A amostra é reveladora de uma complexidade que antecedeu, acompanhou e sucedeu ao fim da divisão da cidade, da Alemanha e da Europa. A dada altura, o que pareceu ser uma das maiores conquistas desse fim de mundo que teve lugar a 9 de Novembro de 1989, parecia ter sido o desenvolvimento de uma sociedade civil diversa e vibrante em quase todos os países da Europa Central e do Leste, associada à abertura dos que a povoavam a um universo de experiências que até ali lhes estava vedado, e possibilitando, aparentemente, a construção de uma unidade que tendia a empurrar a memória do Muro para arquivos e museus. A expansão, logo nos anos noventa, da Ostalgie, a nostalgia pela vida na antiga Alemanha do Leste, foi o primeiro sinal de que esse otimismo era um pouco exagerado. Os desenvolvimentos dos últimos anos, revelando assimetrias e conflitos dentro do próprio território alemão, mostram como se tratava de uma perspetiva prematura e pouco realista. De facto, o processo iniciado em 1989 encontra-se ainda, em grande parte, por finalizar. Os valores de liberdade e de solidariedade que pareciam vitoriosos continuam a ser postos em causa por desigualdades e conflitos de expectativas que nunca foram resolvidos. Por isso, um quarto de século depois, é a própria memória do derrube do Muro que surge como nova metáfora. Agora da incapacidade política para cumprir a antiga vontade de liberdade formal e dar corpo às condições de igualdade social, bem-estar e exercício dos direitos fundamentais que na realidade nunca passaram do papel. Por isso também os tropos da Guerra Fria e as memórias da Berlim e da Alemanha divididas continuam a pairar.

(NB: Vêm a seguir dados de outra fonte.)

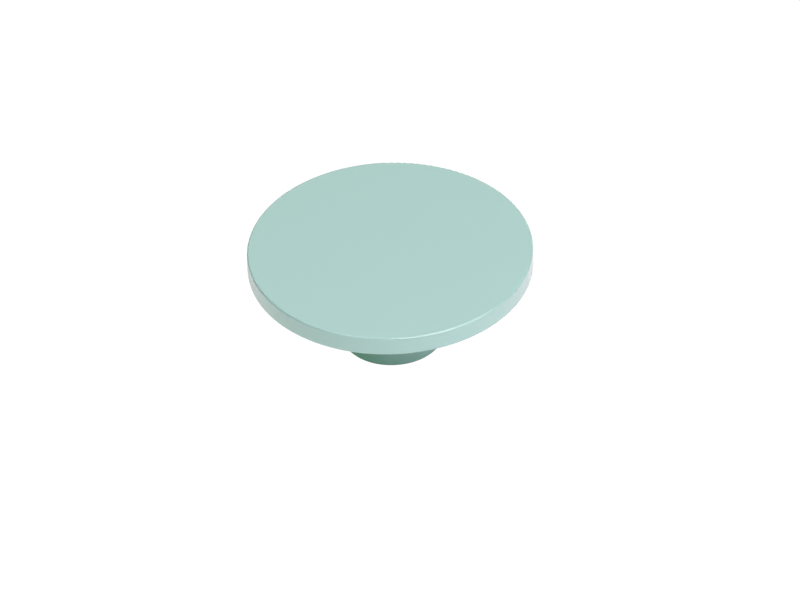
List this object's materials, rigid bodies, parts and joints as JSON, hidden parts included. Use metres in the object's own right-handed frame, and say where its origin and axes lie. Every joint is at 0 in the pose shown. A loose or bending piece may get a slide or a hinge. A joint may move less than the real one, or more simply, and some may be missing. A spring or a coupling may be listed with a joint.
{
  "type": "cabinet knob",
  "caption": "Round flat lacquered knob: a thin disc on a narrow cylindrical stem, with a tapped blind hole in its foot.",
  "frame": {"origin": "centre of the stem's flat foot, which seats on the cabinet front", "axes": "+Z along the stem's axis, from the cabinet front out to the face of the disc; X and Y are any pair across it, because the knob is round"},
  "size_m": [0.05, 0.05, 0.019],
  "materials": {
    "mint_lacquer": "satin",
    "bare_metal": "satin"
  },
  "bodies": {
    "root": {"knob": "mint_lacquer"}
  },
  "joints": []
}
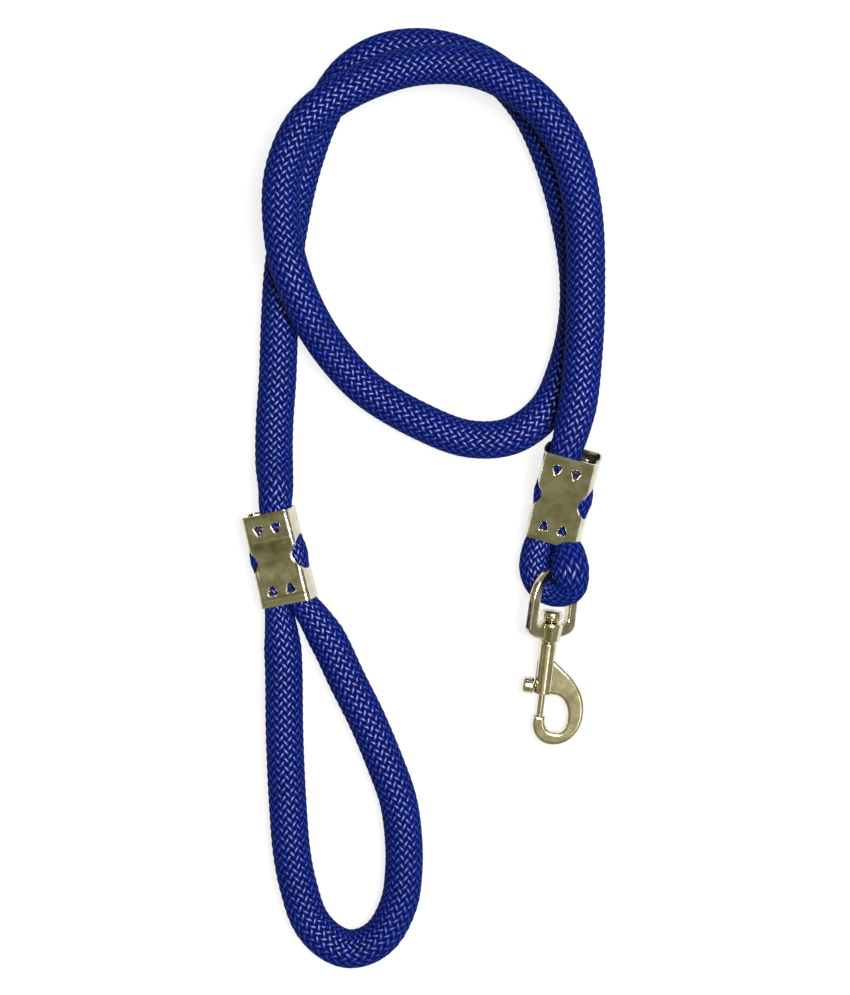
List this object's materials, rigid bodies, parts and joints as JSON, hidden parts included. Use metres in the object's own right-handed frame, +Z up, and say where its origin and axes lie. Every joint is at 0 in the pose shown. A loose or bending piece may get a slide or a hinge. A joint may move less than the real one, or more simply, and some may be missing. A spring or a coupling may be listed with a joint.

Em Medeia (Cotovia), originalmente publicado em 1996, Christa Wolf, talvez a mais conhecida escritora da antiga RDA, com cujo regime colaborou sem grandes hesitações, opondo-se frontalmente à reunificação, reviu parcialmente o mito da estrangeira cruel, apresentando-a como alguém que vive na fronteira entre dois sistemas de valores, corporizados respetivamente pela sua terra natal, a Cólquida, e por aquela para a qual fora forçada a fugir, Corinto. A solução encontrada pela escritora para este distúrbio é bastante significativa: exilados, os Colcos sobrevivem conservando a diferença física e cultural e aguardando tenazmente pela sua redenção. Resta saber se, na Alemanha que foi de Wolf, a distância entre os herdeiros dos dois distintos passados é suficiente para estimular aqueles que, estranhos numa terra estranha, resolvam bater-se pela pátria que perderam. É pouco provável que tal possa acontecer, mas para um bom número essa fantasia permanece. E conta.

Publicado na revista LER de Desembro de 2014.